§ **Problem statement**
Below this line is a set of entries; quote exactly the lines from the line that contains "# Exit frame of pipe" to the line that contains "nodes[node].hide_render = nodes[node].hide_viewport", both lines included.

§ **Records from a data source**

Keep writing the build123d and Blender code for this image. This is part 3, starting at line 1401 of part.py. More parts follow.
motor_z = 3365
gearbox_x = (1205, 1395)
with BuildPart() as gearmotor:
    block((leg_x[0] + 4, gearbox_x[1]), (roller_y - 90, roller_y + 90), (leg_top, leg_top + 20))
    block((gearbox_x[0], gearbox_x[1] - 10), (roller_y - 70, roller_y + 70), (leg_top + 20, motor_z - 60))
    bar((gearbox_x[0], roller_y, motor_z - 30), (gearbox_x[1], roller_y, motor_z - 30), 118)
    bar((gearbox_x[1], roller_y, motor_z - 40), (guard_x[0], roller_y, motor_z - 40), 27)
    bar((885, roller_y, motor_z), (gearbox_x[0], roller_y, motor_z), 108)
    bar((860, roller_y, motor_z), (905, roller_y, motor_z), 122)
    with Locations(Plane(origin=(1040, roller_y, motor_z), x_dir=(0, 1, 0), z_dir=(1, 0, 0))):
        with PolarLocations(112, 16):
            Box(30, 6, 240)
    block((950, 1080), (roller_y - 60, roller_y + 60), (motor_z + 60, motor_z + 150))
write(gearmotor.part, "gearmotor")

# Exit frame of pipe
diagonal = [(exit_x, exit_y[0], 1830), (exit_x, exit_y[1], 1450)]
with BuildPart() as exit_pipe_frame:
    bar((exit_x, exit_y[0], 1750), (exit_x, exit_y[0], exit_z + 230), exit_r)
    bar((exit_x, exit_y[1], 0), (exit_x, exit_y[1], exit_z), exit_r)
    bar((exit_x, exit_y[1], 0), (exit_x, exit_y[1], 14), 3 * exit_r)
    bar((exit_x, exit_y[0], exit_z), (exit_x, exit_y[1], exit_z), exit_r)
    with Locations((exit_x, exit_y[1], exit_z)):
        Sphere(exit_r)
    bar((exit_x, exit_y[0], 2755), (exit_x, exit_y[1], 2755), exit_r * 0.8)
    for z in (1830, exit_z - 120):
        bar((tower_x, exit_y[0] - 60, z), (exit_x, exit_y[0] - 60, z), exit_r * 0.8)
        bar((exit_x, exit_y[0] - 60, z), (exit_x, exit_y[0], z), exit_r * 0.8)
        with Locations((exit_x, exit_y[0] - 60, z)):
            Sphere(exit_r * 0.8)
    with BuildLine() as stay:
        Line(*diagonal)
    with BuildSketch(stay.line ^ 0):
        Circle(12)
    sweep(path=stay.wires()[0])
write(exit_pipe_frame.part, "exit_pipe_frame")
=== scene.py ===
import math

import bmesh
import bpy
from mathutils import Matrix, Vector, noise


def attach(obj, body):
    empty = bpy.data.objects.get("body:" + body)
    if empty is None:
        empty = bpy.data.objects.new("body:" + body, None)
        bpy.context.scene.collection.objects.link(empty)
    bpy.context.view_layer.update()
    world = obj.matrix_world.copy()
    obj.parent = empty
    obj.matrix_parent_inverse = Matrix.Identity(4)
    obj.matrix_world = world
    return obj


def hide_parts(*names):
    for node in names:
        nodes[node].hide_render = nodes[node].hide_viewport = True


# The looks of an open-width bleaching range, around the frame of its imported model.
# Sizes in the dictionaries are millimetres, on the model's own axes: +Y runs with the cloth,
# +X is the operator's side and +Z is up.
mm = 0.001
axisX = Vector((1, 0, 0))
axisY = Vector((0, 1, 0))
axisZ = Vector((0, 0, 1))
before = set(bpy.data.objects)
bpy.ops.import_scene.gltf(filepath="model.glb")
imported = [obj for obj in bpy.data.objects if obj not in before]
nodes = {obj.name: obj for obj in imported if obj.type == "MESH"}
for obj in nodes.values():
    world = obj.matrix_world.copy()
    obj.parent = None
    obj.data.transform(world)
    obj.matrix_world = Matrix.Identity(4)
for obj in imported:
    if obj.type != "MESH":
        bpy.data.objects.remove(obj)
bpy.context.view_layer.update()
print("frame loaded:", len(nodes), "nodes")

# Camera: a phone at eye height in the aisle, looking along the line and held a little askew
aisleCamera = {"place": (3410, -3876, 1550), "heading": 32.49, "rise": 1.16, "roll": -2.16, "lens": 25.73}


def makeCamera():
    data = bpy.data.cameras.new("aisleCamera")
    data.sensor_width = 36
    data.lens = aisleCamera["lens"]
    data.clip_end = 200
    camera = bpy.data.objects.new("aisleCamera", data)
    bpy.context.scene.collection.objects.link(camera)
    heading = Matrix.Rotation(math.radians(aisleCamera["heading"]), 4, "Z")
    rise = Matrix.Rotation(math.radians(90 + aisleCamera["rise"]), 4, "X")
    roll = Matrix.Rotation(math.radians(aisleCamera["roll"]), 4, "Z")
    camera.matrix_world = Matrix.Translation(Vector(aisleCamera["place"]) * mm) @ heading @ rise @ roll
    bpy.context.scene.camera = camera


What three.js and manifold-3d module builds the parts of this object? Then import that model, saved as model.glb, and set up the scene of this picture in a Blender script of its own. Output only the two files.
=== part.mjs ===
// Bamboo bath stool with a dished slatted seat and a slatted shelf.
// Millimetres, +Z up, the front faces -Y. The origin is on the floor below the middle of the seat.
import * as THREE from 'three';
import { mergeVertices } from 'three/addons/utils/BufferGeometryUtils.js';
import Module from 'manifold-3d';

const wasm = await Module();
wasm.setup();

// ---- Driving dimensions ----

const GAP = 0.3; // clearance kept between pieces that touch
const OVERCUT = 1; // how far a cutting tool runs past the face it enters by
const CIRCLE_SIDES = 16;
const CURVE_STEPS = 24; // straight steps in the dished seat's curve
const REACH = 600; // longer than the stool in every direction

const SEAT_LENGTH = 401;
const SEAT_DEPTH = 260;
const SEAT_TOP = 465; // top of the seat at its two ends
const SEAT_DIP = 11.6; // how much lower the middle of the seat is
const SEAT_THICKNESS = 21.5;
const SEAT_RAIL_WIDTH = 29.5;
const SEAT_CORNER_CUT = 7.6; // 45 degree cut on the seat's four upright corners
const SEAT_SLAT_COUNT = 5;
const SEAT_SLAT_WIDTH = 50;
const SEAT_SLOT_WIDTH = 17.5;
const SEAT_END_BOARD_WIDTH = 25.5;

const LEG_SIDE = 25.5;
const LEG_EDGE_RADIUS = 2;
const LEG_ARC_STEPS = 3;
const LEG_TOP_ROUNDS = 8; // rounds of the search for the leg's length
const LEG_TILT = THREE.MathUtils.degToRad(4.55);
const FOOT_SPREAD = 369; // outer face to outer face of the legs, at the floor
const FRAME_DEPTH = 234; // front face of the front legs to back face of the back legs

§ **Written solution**
# Exit frame of pipe
diagonal = [(exit_x, exit_y[0], 1830), (exit_x, exit_y[1], 1450)]
with BuildPart() as exit_pipe_frame:
    bar((exit_x, exit_y[0], 1750), (exit_x, exit_y[0], exit_z + 230), exit_r)
    bar((exit_x, exit_y[1], 0), (exit_x, exit_y[1], exit_z), exit_r)
    bar((exit_x, exit_y[1], 0), (exit_x, exit_y[1], 14), 3 * exit_r)
    bar((exit_x, exit_y[0], exit_z), (exit_x, exit_y[1], exit_z), exit_r)
    with Locations((exit_x, exit_y[1], exit_z)):
        Sphere(exit_r)
    bar((exit_x, exit_y[0], 2755), (exit_x, exit_y[1], 2755), exit_r * 0.8)
    for z in (1830, exit_z - 120):
        bar((tower_x, exit_y[0] - 60, z), (exit_x, exit_y[0] - 60, z), exit_r * 0.8)
        bar((exit_x, exit_y[0] - 60, z), (exit_x, exit_y[0], z), exit_r * 0.8)
        with Locations((exit_x, exit_y[0] - 60, z)):
            Sphere(exit_r * 0.8)
    with BuildLine() as stay:
        Line(*diagonal)
    with BuildSketch(stay.line ^ 0):
        Circle(12)
    sweep(path=stay.wires()[0])
write(exit_pipe_frame.part, "exit_pipe_frame")
=== scene.py ===
import math

import bmesh
import bpy
from mathutils import Matrix, Vector, noise


def attach(obj, body):
    empty = bpy.data.objects.get("body:" + body)
    if empty is None:
        empty = bpy.data.objects.new("body:" + body, None)
        bpy.context.scene.collection.objects.link(empty)
    bpy.context.view_layer.update()
    world = obj.matrix_world.copy()
    obj.parent = empty
    obj.matrix_parent_inverse = Matrix.Identity(4)
    obj.matrix_world = world
    return obj


def hide_parts(*names):
    for node in names:
        nodes[node].hide_render = nodes[node].hide_viewport = True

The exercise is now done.